For individuals who are able to come to in-person meetings, facilitating patient and caregiver involvement comes with other unique barriers.  The biggest of these barriers to consider is time.  Patients’ and caregivers’ time is already limited. With work, families, and attending to their healthcare needs, the time commitment required to participate may prove too much.14 Researchers then need to consider holding meetings outside business hours or on weekends, the length of each meeting, and how often they will be held.12,15-19  Again, this can add a burden to an already stressed researcher and anxiety to patients and caregivers who want to offer their feedback.  Unfortunately, it can also mean a frustrating level of attrition as patients and caregivers may not be able to sustain involvement.

In addition to time concerns, come more practical issues like providing food, child care, and parking to accommodate patient and caregiver needs.9,15 And even with all these efforts, once set up, the meetings will need to be flexible to adjust to patients’ and caregivers’ needs, especially those that are unforeseen.20  These all require researchers to invest additional time and resources – both of which may be limited.18,21

And finally, even if patient and caregivers are able to attend in-person meetings, many may feel uncomfortable in this formal setting.14  Some individuals may be shy or worried their ideas will be rejected.22 This may mean that other individuals dominate meetings while others are left unheard.22

Organizations like PCORI, INVOLVE, and SPOR and others are working to expand their efforts to include more patients and caregivers in research but their operations still highlight the issues above and why they are limited.  The ability to participate with these organizations leaves many out.  First, most require patients and caregivers to fill out lengthy applications to be involved, a substantial hurdle for many, and only a few are ultimately chosen to serve. These individuals then have to face the barriers of travel, time, and accommodation that cannot be overcome by many.  For instance, in the past PCORI asked patients and caregivers to devote a substantial amount of time to reviewing grant applications in a short amount of time, travel across the country, sit through an excruciatingly long day of reviews with professional reviewers who have done this many times before, and pay for it in advance only to be reimbursed afterward.  Patients and caregivers who could not afford a flight or food costs upfront were thus left out.  Patients and caregivers who had travel limitations were left out.  Patients and caregivers who did not have the time or energy for various reasons could not commit to the level of work asked of them.  Once there, patients and caregivers needed accommodations that were often not planned for and were asked to speak in a situation where many were uncomfortable. 

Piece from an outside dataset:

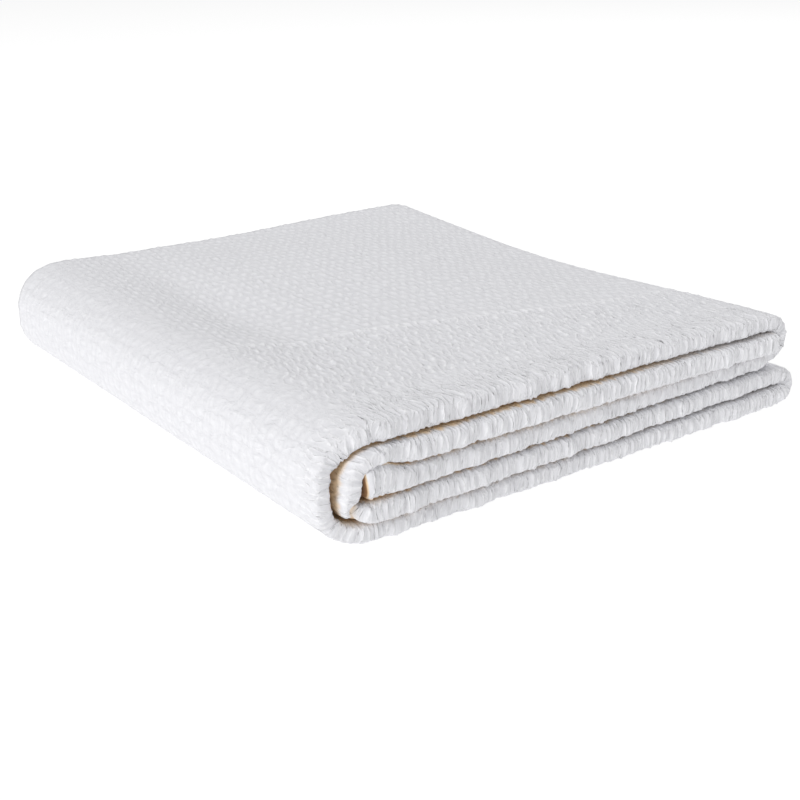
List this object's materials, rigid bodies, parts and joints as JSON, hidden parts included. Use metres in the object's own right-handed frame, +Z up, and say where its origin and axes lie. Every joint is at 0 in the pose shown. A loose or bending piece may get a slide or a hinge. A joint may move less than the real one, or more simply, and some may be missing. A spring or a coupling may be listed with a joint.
{
  "type": "folded matelasse coverlet",
  "caption": "White matelasse coverlet with a puckered woven surface, folded into a flat rectangular stack with a round spine on one side and open folds on the other.",
  "frame": {"origin": "middle of the footprint, on the surface that the folded coverlet lies on", "axes": "+X from the round spine to the open folds, +Y from the face that shows the folded layers to the opposite one, +Z up"},
  "size_m": [0.498, 0.5316, 0.0911],
  "materials": {
    "matelasse_cotton": "matt bleached cotton, woven with small puckered cells"
  },
  "bodies": {
    "root": {"coverlet": "matelasse_cotton"}
  },
  "joints": []
}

In-person meetings are one way to involve patients and caregivers but they still leave many patients and caregivers excluded.  Those who need transportation, those who cannot make the time commitment, those for whom accommodations cannot be made, and those who may not feel comfortable in group settings are often left out.  The Research Loop can address these issues.  As an online platform, patients and caregivers will be able to access the site anywhere in the world at any time.  Patients and caregivers are not asked to make any time commitment and can access the site when it is convenient for them.  Thus it enables patients and caregivers who cannot attend in-person meetings to still have a voice in the research process.

Issues of accessibility and accommodation will necessarily need to be addressed on the site as it grows – especially for the visually impaired or those who have limited internet access (so as not to contribute to the ever widening digital divide).  The Research Loop will look to address those issues but hopes to invite many more patients and caregivers to become involved in research than have ever been included before.